To the extent that section 44.102(5)(b) purports to amend both section 45.061 and section 768.79, it may best be described as a trap set by the legislature for those not fortunate enough previously to have stumbled across it. In our opinion, because FMHS did not inform Nordyne at the time it served its demands for judgment that it intended to rely upon section 44.102(5)(b), it is precluded from doing so after the fact.
Moreover, we note that, recognizing that sections 45.061 and 768.79 contained conflicting terms, and that both statutes included procedural provisions which intruded upon the powers granted by our constitution to the judicial branch, the supreme court recently adopted the procedural portions of section 768.79 as a court rule. Timmons v. Combs, 608 So. 2d 1 (Fla. 1992). We believe that section 44.102(5)(b) likewise intrudes upon the rulemaking power of the judicial branch. Accordingly, in our opinion, the provisions of section 44.102(5)(b) must yield to those of section 768.79, which have been adopted as a court rule.
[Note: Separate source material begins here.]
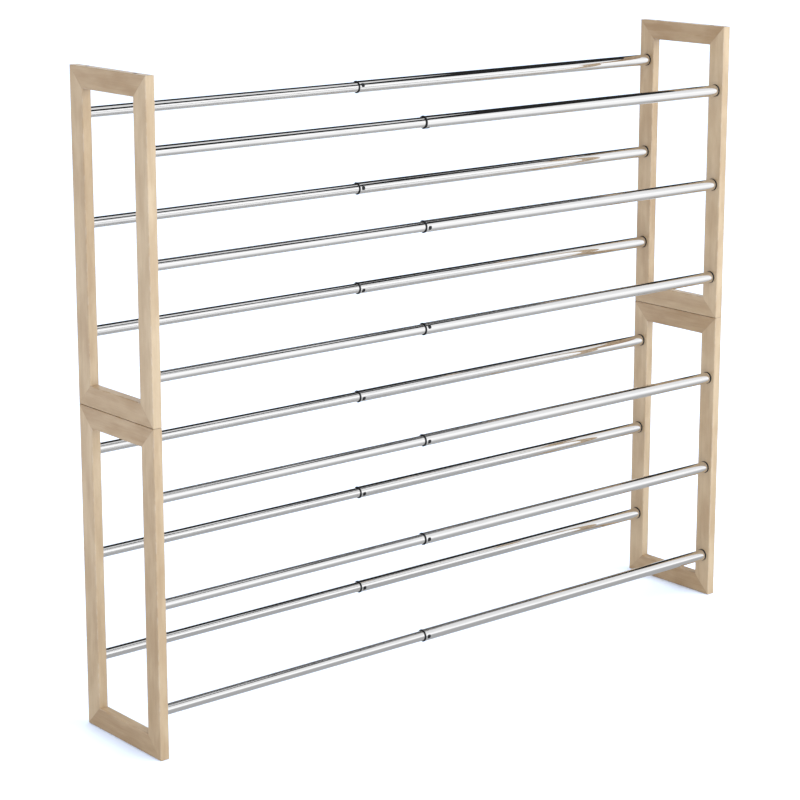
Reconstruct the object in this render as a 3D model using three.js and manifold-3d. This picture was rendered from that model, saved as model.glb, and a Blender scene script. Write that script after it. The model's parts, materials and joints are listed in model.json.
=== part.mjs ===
// A shoe rack of two identical three-tier units, one standing on the other.
// Each unit has two mitred wooden end frames and six telescoping steel rails:
// a thin tube seated in the left frame slides in a thicker tube seated in the right frame,
// through a plastic bushing. Steel pins between the units keep the upper one in place.
// X runs along the rails, Y from front to back, Z up; the origin is under the middle of the rack.
import * as THREE from 'three';
import { mergeVertices } from 'three/addons/utils/BufferGeometryUtils.js';
import Module from 'manifold-3d';

const wasm = await Module();
wasm.setup();

// Driving dimensions, in millimetres and degrees.
const unitHeight = 483;
const frameDepth = 188;
const stackGap = 0.3;              // between the upper unit and the lower one

const barThickness = 15;           // of the wood, measured along the rails
const barWidth = 31;               // across the face of a stile or crossbar
const edgeRadius = 1.5;            // on the long edges of every bar
const mitreGap = 0.3;              // between the two faces of a mitre

const outerTubeReach = 626;        // from the right frame to the open end of the thick tube
const innerTubeReach = 482;        // from the left frame to that same open end
const tubeOverlap = 140;           // of the thin tube inside the thick one
const outerTubeDiameter = 18.5;
const tubeWall = 0.7;
const tubeSeatDepth = 8;           // of a tube in its stile
const tubeSeatFit = 0.3;           // between a tube and its seat, all round and at the end

const tierCount = 3;
const lowestRail = 67.5;           // front rail of the first tier, above the unit's foot
const topMargin = 66.5;            // back rail of the last tier, below the unit's top
const backRise = 38;               // of a back rail above the front rail of its tier

const sleeveWall = 0.4;
const sleeveLength = 18;
const slideFit = 0.15;             // between the bushing and each of its tubes
const flangeThickness = 1.2;
const flangeLip = 0.4;             // of the flange beyond the thick tube
const nubDiameter = 5.6;
const nubSetback = 5.6;            // from the open end of the thick tube
const nubProud = 0.6;              // of the thick tube
const nubFit = 0.25;               // around the nub in its hole

const pinDiameter = 7;
const pinDepth = 12;               // of a pin in its hole
const pinInset = 34;               // from the front and back faces of a frame
const pinFit = 0.3;                // around a pin and at each of its ends
const plugLength = 8;
const plugChamfer = 0.5;
const plugRecess = 0.2;            // of a plug below the top edge

// How far each bushing is turned, as the angle of its nub above the straight front, first tier first.
const nubAngles = {
  lower: { front: [-5, -2, -9], back: [-9, -12, -19] },
  upper: { front: [27, -10, -75], back: [-23, 7, 21] },
};

const tubeSides = 16;
const nubSides = 8;
const edgeSegments = 2;

// Sizes that follow from the driving ones.
const outerTubeRadius = outerTubeDiameter / 2;
const outerTubeBore = outerTubeRadius - tubeWall;
const sleeveOuterRadius = outerTubeBore - slideFit;
const sleeveInnerRadius = sleeveOuterRadius - sleeveWall;
const innerTubeRadius = sleeveInnerRadius - slideFit;
const innerTubeBore = innerTubeRadius - tubeWall;
const rackWidth = 2 * barThickness + outerTubeReach + innerTubeReach;
const leftFrameFace = barThickness - rackWidth / 2;
const rightFrameFace = rackWidth / 2 - barThickness;
const jointPlane = rightFrameFace - outerTubeReach;
const stileCentre = frameDepth / 2 - barWidth / 2;
const pinOffset = frameDepth / 2 - pinInset;
const tierPitch = (unitHeight - topMargin - backRise - lowestRail) / (tierCount - 1);

const materials = {
  wood: { color: 0xcfb592, roughness: 0.55, metalness: 0 },
  chrome: { color: 0xe4e6e8, roughness: 0.12, metalness: 1 },
  plastic: { color: 0x18181a, roughness: 0.45, metalness: 0 },
  steel: { color: 0xb4b6b8, roughness: 0.35, metalness: 1 },
};

// Turns a closed geometry into a solid that can be joined and cut.
function solidOf(geometry) {
  const bare = geometry.index ? geometry.clone() : geometry;
  bare.deleteAttribute('normal');
  bare.deleteAttribute('uv');
  const merged = mergeVertices(bare);
  const corners = merged.index.array;
  const triangles = [];
  for (let i = 0; i < corners.length; i += 3) {
    const [a, b, c] = corners.slice(i, i + 3);
    if (a !== b && b !== c && c !== a) triangles.push(a, b, c);
  }
  return new wasm.Manifold(new wasm.Mesh({
    numProp: 3,
    vertProperties: new Float32Array(merged.attributes.position.array),
    triVerts: new Uint32Array(triangles),
  }));
}

// Gives a solid back as a geometry.
function geometryOf(solid) {
  const mesh = solid.getMesh();
  const geometry = new THREE.BufferGeometry();
  geometry.setAttribute('position', new THREE.BufferAttribute(new Float32Array(mesh.vertProperties), 3));
  geometry.setIndex(new THREE.BufferAttribute(new Uint32Array(mesh.triVerts), 1));
  geometry.computeVertexNormals();
  return geometry;
}

function namedMesh(name, geometry, finish) {
  const mesh = new THREE.Mesh(geometry, new THREE.MeshStandardMaterial(materials[finish]));
  mesh.name = name;
  return mesh;
}

// A turned shape along X: its profile is a list of [radius, x] points, outer side in the +X direction.
function turned(profile, sides = tubeSides) {
  const points = profile.map(([radius, x]) => new THREE.Vector2(radius, x));
  return new THREE.LatheGeometry(points, sides).rotateZ(-Math.PI / 2);
}

function tubeProfile(bore, radius, start, end) {
  return [[bore, start], [radius, start], [radius, end], [bore, end], [bore, start]];
}

function rod(radius, start, end, sides = tubeSides) {
  return turned([[0, start], [radius, start], [radius, end], [0, end]], sides);
}

// A rod pointing up from the height given, for pins and their holes.
function uprightRod(radius, bottom, top) {
  return rod(radius, bottom, top).rotateY(-Math.PI / 2);
}

// Height of a rail above its unit's foot.
function railHeight(row, tier) {
  return lowestRail + tier * tierPitch + (row === 'back' ? backRise : 0);
}

function railDepth(row) {
  return row === 'front' ? -stileCentre : stileCentre;
}

// One bar of a frame before its holes: length along X from 0, outer edge along X at Y = 0, thickness
// about Z = 0, long edges rounded and both ends cut at 45 degrees, short by half the mitre gap.
function mitredBar(length) {
  const half = barThickness / 2;
  const section = new THREE.Shape();
  section.absarc(half - edgeRadius, edgeRadius, edgeRadius, -Math.PI / 2, 0);
  section.absarc(half - edgeRadius, barWidth - edgeRadius, edgeRadius, 0, Math.PI / 2);
  section.absarc(edgeRadius - half, barWidth - edgeRadius, edgeRadius, Math.PI / 2, Math.PI);
  section.absarc(edgeRadius - half, edgeRadius, edgeRadius, Math.PI, 1.5 * Math.PI);
  const options = { depth: length, bevelEnabled: false, curveSegments: edgeSegments };
  const stick = new THREE.ExtrudeGeometry(section, options);
  stick.rotateY(Math.PI / 2);

  const trim = mitreGap / Math.SQRT2;
  const outline = new THREE.Shape();
  outline.moveTo(trim - barWidth, -barWidth);
  outline.lineTo(length - trim + barWidth, -barWidth);
  outline.lineTo(length - trim - 2 * barWidth, 2 * barWidth);
  outline.lineTo(trim + 2 * barWidth, 2 * barWidth);
  const mitre = new THREE.ExtrudeGeometry(outline, { depth: 2 * barThickness, bevelEnabled: false });
  mitre.translate(0, 0, -barThickness);
  return solidOf(stick).intersect(solidOf(mitre));
}

// The four bars run round the frame: from each bar's start corner the next one turns by 90 degrees.
const frameBars = [
  { name: 'bottom_bar', start: [-frameDepth / 2, 0], length: frameDepth, turn: 0 },
  { name: 'back_stile', start: [frameDepth / 2, 0], length: unitHeight, turn: 1 },
  { name: 'top_bar', start: [frameDepth / 2, unitHeight], length: frameDepth, turn: 2 },
  { name: 'front_stile', start: [-frameDepth / 2, unitHeight], length: unitHeight, turn: 3 },
];

// The holes of a frame, in the frame's own coordinates: seats for the rails in its inner face,
// and pin holes in its top and bottom edges. inward is +1 on the left frame and -1 on the right.
function frameHoles(tubeRadius, inward) {
  const holes = [];
  const seatFloor = inward * (barThickness / 2 - tubeSeatDepth - tubeSeatFit);
  const seatMouth = inward * barThickness;
  for (const row of ['front', 'back']) {
    for (let tier = 0; tier < tierCount; tier += 1) {
      const seat = rod(tubeRadius + tubeSeatFit, Math.min(seatFloor, seatMouth), Math.max(seatFloor, seatMouth));
      holes.push(seat.translate(0, railDepth(row), railHeight(row, tier)));
    }
  }
  for (const side of [-1, 1]) {
    for (const edge of [0, unitHeight]) {
      const hole = uprightRod(pinDiameter / 2 + pinFit, edge - pinDepth - pinFit, edge + pinDepth + pinFit);
      holes.push(hole.translate(0, side * pinOffset, 0));
    }
  }
  return holes.map(solidOf);
}

// One end frame, centred on its own X = 0.
function endFrame(prefix, tubeRadius, inward) {
  const frame = new THREE.Group();
  const holes = frameHoles(tubeRadius, inward);
  for (const bar of frameBars) {
    const placed = geometryOf(mitredBar(bar.length));
    placed.applyMatrix4(new THREE.Matrix4().makeBasis(
      new THREE.Vector3(0, 1, 0), new THREE.Vector3(0, 0, 1), new THREE.Vector3(1, 0, 0)));
    placed.rotateX(bar.turn * Math.PI / 2).translate(0, ...bar.start);
    let wood = solidOf(placed);
    for (const hole of holes) wood = wood.subtract(hole);
    frame.add(namedMesh(`${prefix}_${bar.name}`, geometryOf(wood), 'wood'));
  }
  return frame;
}

// A nub-shaped rod standing out from a rail's axis, turned up from the front by the angle given.
function nubRod(radius, from, to, angle) {
  const nub = rod(radius, from, to, nubSides);
  nub.rotateZ(-Math.PI / 2).rotateX(THREE.MathUtils.degToRad(-angle));
  return solidOf(nub.translate(jointPlane + nubSetback, 0, 0));
}

// Thick tube from the joint into the right frame, with the hole that the nub snaps into.
function outerTube(angle) {
  const tube = turned(tubeProfile(outerTubeBore, outerTubeRadius, jointPlane, rightFrameFace + tubeSeatDepth));
  const hole = nubRod(nubDiameter / 2 + nubFit, sleeveInnerRadius, 2 * outerTubeRadius, angle);
  return geometryOf(solidOf(tube).subtract(hole));
}

// Thin tube from the left frame through the bushing, as far as the overlap.
function innerTube() {
  const start = leftFrameFace - tubeSeatDepth;
  return geometryOf(solidOf(turned(tubeProfile(innerTubeBore, innerTubeRadius, start, jointPlane + tubeOverlap))));
}

// Bushing: a flange against the open end of the thick tube, a sleeve inside it, and the snap-in nub.
function bushing(angle) {
  const flangeRadius = outerTubeRadius + flangeLip;
  const tubeEnd = jointPlane - slideFit;
  const flangeStart = tubeEnd - flangeThickness;
  const sleeveEnd = jointPlane + sleeveLength;
  const body = turned([
    [sleeveInnerRadius, flangeStart],
    [flangeRadius, flangeStart],
    [flangeRadius, tubeEnd],
    [sleeveOuterRadius, tubeEnd],
    [sleeveOuterRadius, sleeveEnd],
    [sleeveInnerRadius, sleeveEnd],
    [sleeveInnerRadius, flangeStart],
  ]);
  const nubFoot = sleeveInnerRadius + sleeveWall / 4;
  const nub = nubRod(nubDiameter / 2, nubFoot, outerTubeRadius + nubProud, angle);
  return geometryOf(solidOf(body).add(nub));
}

// One telescoping rail: two tubes and a bushing.
function rail(unitName, row, tier) {
  const angle = nubAngles[unitName][row][tier];
  const label = (piece) => `${unitName}_${row}_${piece}_${tier + 1}`;
  const group = new THREE.Group();
  group.add(namedMesh(label('outer_tube'), outerTube(angle), 'chrome'));
  group.add(namedMesh(label('inner_tube'), innerTube(), 'chrome'));
  group.add(namedMesh(label('bushing'), bushing(angle), 'plastic'));
  group.position.set(0, railDepth(row), railHeight(row, tier));
  return group;
}

// One three-tier unit standing at Z = 0.
function unit(unitName) {
  const group = new THREE.Group();
  const left = endFrame(`${unitName}_left`, innerTubeRadius, 1);
  const right = endFrame(`${unitName}_right`, outerTubeRadius, -1);
  left.position.x = leftFrameFace - barThickness / 2;
  right.position.x = rightFrameFace + barThickness / 2;
  group.add(left, right);
  for (const row of ['front', 'back']) {
    for (let tier = 0; tier < tierCount; tier += 1) group.add(rail(unitName, row, tier));
  }
  return group;
}

// Steel pin standing in the top of the lower unit and reaching into the foot of the upper one.
function stackingPin() {
  return uprightRod(pinDiameter / 2, unitHeight - pinDepth, unitHeight + stackGap + pinDepth);
}

// Plug that closes a pin hole in the top of the upper unit, just below flush, with a chamfered rim.
function holePlug() {
  const radius = pinDiameter / 2;
  const top = unitHeight - plugRecess;
  const profile = [
    [0, top - plugLength],
    [radius, top - plugLength],
    [radius, top - plugChamfer],
    [radius - plugChamfer, top],
    [0, top],
  ];
  return turned(profile).rotateY(-Math.PI / 2);
}

// Places one small piece at each pin position of both end frames.
function atPinPositions(pieceName, makePiece, finish) {
  const group = new THREE.Group();
  const sides = { left: leftFrameFace - barThickness / 2, right: rightFrameFace + barThickness / 2 };
  for (const [side, x] of Object.entries(sides)) {
    for (const [row, y] of [['front', -pinOffset], ['back', pinOffset]]) {
      const piece = geometryOf(solidOf(makePiece()));
      const mesh = namedMesh(`${side}_${row}_${pieceName}`, piece, finish);
      mesh.position.set(x, y, 0);
      group.add(mesh);
    }
  }
  return group;
}

const rack = new THREE.Group();
const lowerUnit = unit('lower');
const upperUnit = unit('upper');
upperUnit.position.z = unitHeight + stackGap;
upperUnit.add(atPinPositions('pin_hole_plug', holePlug, 'plastic'));
rack.add(lowerUnit, upperUnit, atPinPositions('stacking_pin', stackingPin, 'steel'));

export default rack;
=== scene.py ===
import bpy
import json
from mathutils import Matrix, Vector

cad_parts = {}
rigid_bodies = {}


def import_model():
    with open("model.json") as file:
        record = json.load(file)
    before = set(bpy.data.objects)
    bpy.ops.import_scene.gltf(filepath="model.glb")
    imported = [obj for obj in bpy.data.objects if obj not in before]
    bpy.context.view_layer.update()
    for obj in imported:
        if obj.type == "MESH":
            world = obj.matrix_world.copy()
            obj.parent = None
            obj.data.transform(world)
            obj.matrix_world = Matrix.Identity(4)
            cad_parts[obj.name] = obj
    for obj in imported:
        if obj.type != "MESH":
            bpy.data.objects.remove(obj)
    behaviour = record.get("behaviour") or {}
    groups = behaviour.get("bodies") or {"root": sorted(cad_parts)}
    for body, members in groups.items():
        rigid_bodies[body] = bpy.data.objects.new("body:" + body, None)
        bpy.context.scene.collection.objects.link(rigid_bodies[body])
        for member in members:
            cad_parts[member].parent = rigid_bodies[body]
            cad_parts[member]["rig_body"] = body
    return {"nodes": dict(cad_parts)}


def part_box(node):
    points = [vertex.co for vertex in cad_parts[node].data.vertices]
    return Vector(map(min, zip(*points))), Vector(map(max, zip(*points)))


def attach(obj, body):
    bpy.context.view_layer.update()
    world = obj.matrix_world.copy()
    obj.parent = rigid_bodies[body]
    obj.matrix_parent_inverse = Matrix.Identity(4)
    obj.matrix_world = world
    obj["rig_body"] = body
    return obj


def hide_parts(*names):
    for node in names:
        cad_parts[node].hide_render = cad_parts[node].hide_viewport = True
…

In summary, we affirm that portion of the final judgment which awards compensatory damages to FMHS; we reverse that portion of the final judgment which decrees that Nordyne take nothing on its counterclaim, and remand with directions that the trial court enter judgment on the counterclaim in favor of Nordyne, consistent with the jury's verdict; we affirm the order granting a new trial on the amount of punitive damages, and remand for further proceedings consistent with this opinion; we reverse the order awarding attorney fees, as a sanction, and *1291 remand for further proceedings consistent with this opinion; we reverse the money judgment in the amount of $150,000.00 entered in favor of FMHS, as an additional sanction; and we affirm the order denying FMHS's motion seeking attorney fees and costs for unreasonable rejection of a demand for judgment.
AFFIRMED IN PART; REVERSED IN PART; and REMANDED, with directions.
ZEHMER, C.J., and ALLEN, J., concur.